La région a voté à plus de 31% pour Marine Le Pen

Dans un tel marasme, il va sans dire que le candidat perçu comme l’ami des startupers et des Français qui vont bien aura du mal à faire son trou. Ainsi, au premier tour de l’élection présidentielle, la région a voté à 31,03% pour Marine Le Pen ; à 19,59 % pour Jean-Luc Mélenchon. En troisième position, juste derrière le candidat de la France insoumise, arrive l’enfant du pays : avec 19,50% des voix.

Pour résumer, si les Hauts-de-France étaient la France, Emmanuel Macron n’aurait rien eu à fêter à La Rotonde… Dans la Somme, c’est un peu mieux pour lui, puisqu’En Marche ! arrive en deuxième position avec 21,75% des voix. Mais Marine Le Pen y caracole toujours en tête avec 30, 37-% des voix. A Amiens, il monte sur la première marche du podium mais ne dépasse pas les 30%. Il flirte avec les 28 %, devant Jean-Luc Mélenchon (24,87%) et, enfin, Marine le Pen (18,42%).

Un terrain miné

"Je n’y serai pas. Pour moi, c’est trop tard. Pourquoi Emmanuel Macron n’a t-il pas bougé avant ? Il est quand même d’Amiens ! Ici, les gens disent qu’il vient gratter les voix du FN", s’énerve Frédéric Chanterelle, élu CFDT, pourtant très à la pointe du combat contre la multinationale et son projet de délocalisation. A titre personnel, il pense voter blanc au deuxième tour et exprime un dégoût certain de la politique :

"Les gens en ont ras-le-bol de cette droite et de cette gauche corrompues, de ces histoires d’emplois fictifs et de détournements d’argent. Ici la réalité c’est 1.500 euros et on survit". Le "ni droite ni gauche" d’Emmanuel Macron ne le convainc pas, c’est le moins qu’on puisse dire :
"Avoir un président de la République pro-finance qui a fait passer la loi Travail, j’en passe et des merveilles.[...] J’espère que le peuple va se retourner contre ces monarques qui nous jettent des miettes."

Un discours très dur, probablement accentué par ces trois mois de combat et des négociations pénibles, mais qui reflète peu ou prou le sentiment général sur le site d’Amiens.

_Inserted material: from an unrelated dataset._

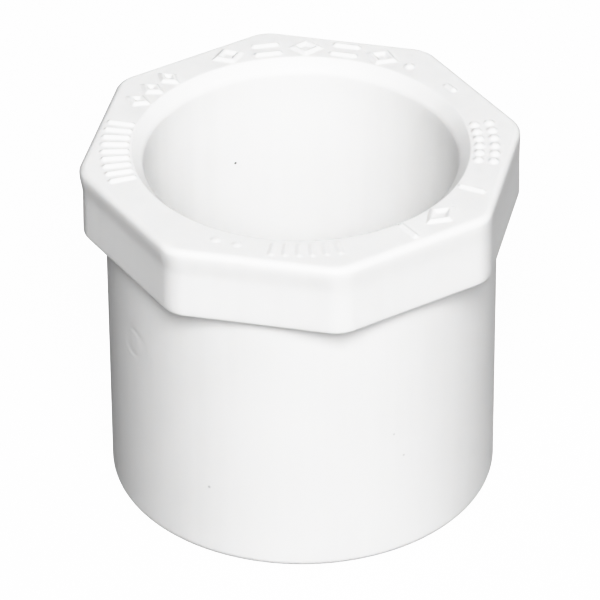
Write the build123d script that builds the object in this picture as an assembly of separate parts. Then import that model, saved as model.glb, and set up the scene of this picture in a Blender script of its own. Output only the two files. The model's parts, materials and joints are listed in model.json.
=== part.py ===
from build123d import *

import math
import os

# A reducer bushing for plastic pipe, moulded in one piece. Its spigot goes into a
# 1 inch fitting and its socket takes 3/4 inch pipe on the same axis.
# Millimetres. The origin is the centre of the spigot's end face, and +Z runs up
# the axis and out of the socket's mouth.

# Spigot: the outside of 1 inch pipe.
SPIGOT_R = 33.40 / 2
SPIGOT_LENGTH = 25.40
SPIGOT_TIP_ROUND = 0.6

# Collar: an octagon, with a flat side towards +X and a flat side towards +Y.
COLLAR_HEIGHT = 6.60
COLLAR_ACROSS_FLATS = 35.40
COLLAR_CORNER_ROUND = 3.0
COLLAR_TOP_ROUND = 0.5
COLLAR_UNDER_ROUND = 0.2

# Socket for 3/4 inch pipe, with a chamfered mouth and a stop at the bottom.
SOCKET_R = 26.72 / 2
SOCKET_DEPTH = 25.40
MOUTH_CHAMFER = 1.0
STOP_THICKNESS = 3.20
WATERWAY_R = 20.93 / 2
WATERWAY_EDGE_ROUND = 0.4

# Recess under the stop, open at the spigot's end, which keeps the wall even.
RECESS_R = 26.0 / 2
RECESS_EDGE_ROUND = 0.4

OVERALL_HEIGHT = SPIGOT_LENGTH + COLLAR_HEIGHT
SOCKET_STOP_Z = OVERALL_HEIGHT - SOCKET_DEPTH
RECESS_DEPTH = SOCKET_STOP_Z - STOP_THICKNESS

# Raised marks on the collar's top face: plain shapes that carry no lettering.
MARK_CIRCLE_R = 15.75
MARK_STROKE = 0.50
MARK_RELIEF = 0.25
FAINT_RELIEF = 0.12
MARK_ROOT = 0.20
DOT_R = 0.40
LOZENGE_TALL = 2.4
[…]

La peur de lendemains toujours plus sombres

Une salariée qui préfère rester anonyme regrette :

"Je pense que sur Whirlpool, Marine Le Pen sera a 60%. Cela fait des mois que le FN tisse sa toile et vient tracter à la sortie de l’usine. Et ce matin, sur le parking, on avait d’un côté François Ruffin (La France insoumise) qui crachait sur Emmanuel Macron et de l’autre un jeune élu de la Somme qui faisait la retape en toute discrétion.
Marine Le Pen dit qu’avec elle il n’y aura pas de délocalisation. Si j’y croyais, moi aussi je pourrais être tentée de voter pour elle."

Face aux attentes des salariés et à la peur de lendemains toujours plus sombres, le discours du réalisme, tel qu’Emmanuel Macron l’a tenu dans "l’Emission politique" face à François Ruffin, risque d’avoir du mal à passer. "Une campagne présidentielle n’est pas pour faire des propos d’estrade, faire des propositions qu’on ne peut pas tenir. Je vais faire quoi, je vais monter sur un camion ?", avait-il rétorqué au réalisateur de "Merci Patron !" en rappelant une vaine séquence de la campagne de François Hollande à Florange.

S’il est évident, et nous l’avons écrit dans "l’Obs", que les promesses de la candidate du Front national ne pourront être tenues, il faudra qu’Emmanuel Macron trouve de bons arguments pour vendre à ces futurs délocalisés un projet européen qui tienne la route.

Il lui faudra aussi ne commettre aucun impair et éviter ses précédentes et désastreuses références à l’illettrisme, à l’alcoolisme ou à la couleur du tee-shirt d’un militant de la CGT… Le choix d’une rencontre en terrain neutre, plutôt qu’aux abords de l’usine, lui permettra d’éviter de genre de confrontations à haut risque. On peut le regretter.